I heard that frustration over lunch one day last week from a conservative Republican senator with three years of seniority. He was bitterly disappointed that he did not find the collegial, challenging body that his predecessor had described to him -- or the cross-party friendship that Vice President Biden had told him he once enjoyed in his travels with a Republican counterpart from the senator's own state.

Packer does as good a job as I have ever read of tracing the forces that have brought the Senate to its low estate. But he does not quite pinpoint the crucial factor: the absence of leaders who embody and can inculcate the institutional pride that once was the hallmark of membership in the Senate.

The Senate was designed not as a representative, small-d democratic body, but as a deliberately minuscule assemblage, capable of taking up the most serious national challenges and dealing with them appropriately because of the perspective and insulation provided by its lengthy terms and diverse constituencies.

Its best leaders have been men who were capable, at least on occasion, of rising above partisanship or parochial interest and summoning the will to tackle overriding challenges in a way that almost shamed their colleagues out of their small-mindedness.

Many forces -- from the money chase, to the party realignments, to the intrusiveness of 24-hour media -- have weakened the institutional bonds of that Senate. But it is the absence of the ethic embodied and enforced by its leaders that is most crippling.

In the end, Packer reported, "the two lasting achievements of this Senate, financial regulation and health care, required a year and a half of legislative warfare that nearly destroyed the body.
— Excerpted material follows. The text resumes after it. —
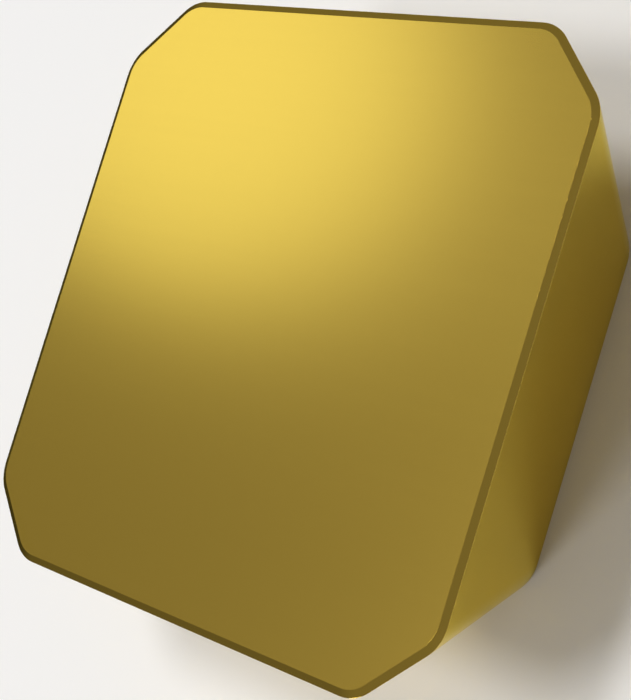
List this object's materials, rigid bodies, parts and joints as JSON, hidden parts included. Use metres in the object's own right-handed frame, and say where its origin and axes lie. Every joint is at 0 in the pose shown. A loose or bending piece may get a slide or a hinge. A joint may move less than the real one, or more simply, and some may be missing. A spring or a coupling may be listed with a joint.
{
  "type": "carbide milling insert",
  "caption": "Square indexable face-milling insert: flat rake face with a narrow chamfered land, inclined flanks and ground corner facets, gold nitride coated.",
  "frame": {"origin": "centre of the seat face, the small flat face that the insert lies on", "axes": "+Z out of the seat towards the rake face; X and Y square to the four main flanks, which are all alike"},
  "size_m": [0.0126, 0.0126, 0.0048],
  "materials": {
    "coated_carbide": "satin"
  },
  "bodies": {
    "root": {"insert": "coated_carbide"}
  },
  "joints": []
}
They depended on a set of circumstances -- a large majority of Democrats, a charismatic president with an electoral mandate, and a national crisis -- that will not last long or be repeated anytime soon."

Two days after the passage of financial reform, Senate Majority Leader Harry Reid threw in the towel on energy legislation. "And so," Packer wrote, "climate change joined immigration, job creation, food safety, pilot training, veterans' care, campaign finance, transportation security, labor law, mine safety, wildfire management, and scores of executive and judicial appointments on the list of matters that the world's greatest deliberative body is incapable of addressing."

Is this too harsh? Regrettably, no. What gives me hope is that so many of the younger members of the Senate in both parties are giving voice to the frustration they feel with what the Senate has become. If their ranks are reinforced by this November's election, and if they start talking to each other and realize how widely shared their feelings of dissatisfaction are, perhaps the change could bubble up from within.

But it would be so much easier if there were leaders ready to lead. And the danger is that if this doesn't happen soon, no one in the Senate may remember what it has been at its best.